- _What you need to do_
Below is a listing; copy all of it exactly.

• • • • •

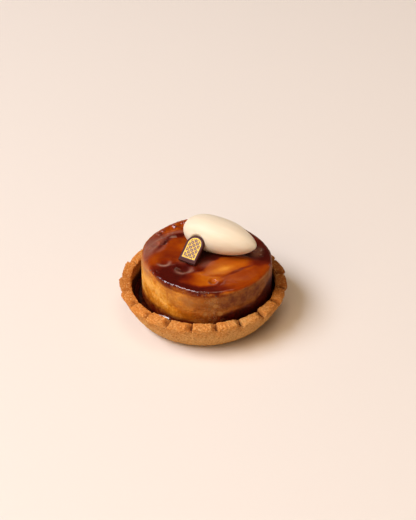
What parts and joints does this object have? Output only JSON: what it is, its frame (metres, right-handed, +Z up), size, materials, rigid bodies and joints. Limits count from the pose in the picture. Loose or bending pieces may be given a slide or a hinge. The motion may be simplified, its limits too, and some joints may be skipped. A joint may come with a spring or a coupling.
{
  "type": "tarte tatin",
  "caption": "Single-serving tarte tatin: a crimped shortcrust shell holding dark caramel and a tall round of caramelised apple, topped with a quenelle of cream and an arched chocolate plaque.",
  "frame": {"origin": "centre of the shell's flat base, which rests on the ground", "axes": "+Z up; -Y towards the viewer's side of the tart, where the plaque's face looks; +X to that viewer's right"},
  "size_m": [0.0811, 0.0808, 0.0487],
  "materials": {
    "shortcrust": "baked golden brown, dry and finely crumbed, matt",
    "caramel": "dark set caramel, wet and glossy",
    "caramelised_apple": "cooked apple soaked in caramel, amber to red brown, translucent, glossy on top",
    "cream": "ivory thick cream, smooth with a soft sheen",
    "chocolate": "dark chocolate with a satin sheen and a fine gold print on its face"
  },
  "bodies": {
    "root": {"crust": "shortcrust", "caramel": "caramel", "apple": "caramelised_apple", "cream": "cream", "plaque": "chocolate"}
  },
  "joints": []
}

• • • • •

- _Full solution_
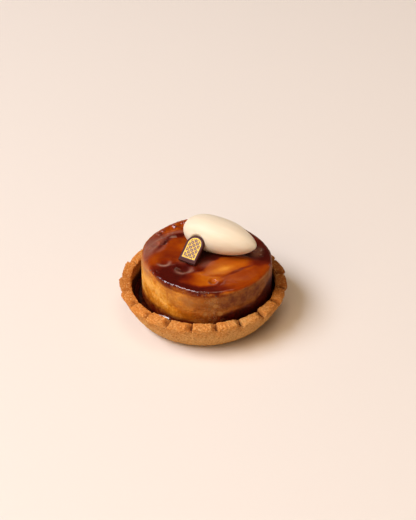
What parts and joints does this object have? Output only JSON: what it is, its frame (metres, right-handed, +Z up), size, materials, rigid bodies and joints. Limits count from the pose in the picture. Loose or bending pieces may be given a slide or a hinge. The motion may be simplified, its limits too, and some joints may be skipped. A joint may come with a spring or a coupling.
{
  "type": "tarte tatin",
  "caption": "Single-serving tarte tatin: a crimped shortcrust shell holding dark caramel and a tall round of caramelised apple, topped with a quenelle of cream and an arched chocolate plaque.",
  "frame": {"origin": "centre of the shell's flat base, which rests on the ground", "axes": "+Z up; -Y towards the viewer's side of the tart, where the plaque's face looks; +X to that viewer's right"},
  "size_m": [0.0811, 0.0808, 0.0487],
  "materials": {
    "shortcrust": "baked golden brown, dry and finely crumbed, matt",
    "caramel": "dark set caramel, wet and glossy",
    "caramelised_apple": "cooked apple soaked in caramel, amber to red brown, translucent, glossy on top",
    "cream": "ivory thick cream, smooth with a soft sheen",
    "chocolate": "dark chocolate with a satin sheen and a fine gold print on its face"
  },
  "bodies": {
    "root": {"crust": "shortcrust", "caramel": "caramel", "apple": "caramelised_apple", "cream": "cream", "plaque": "chocolate"}
  },
  "joints": []
}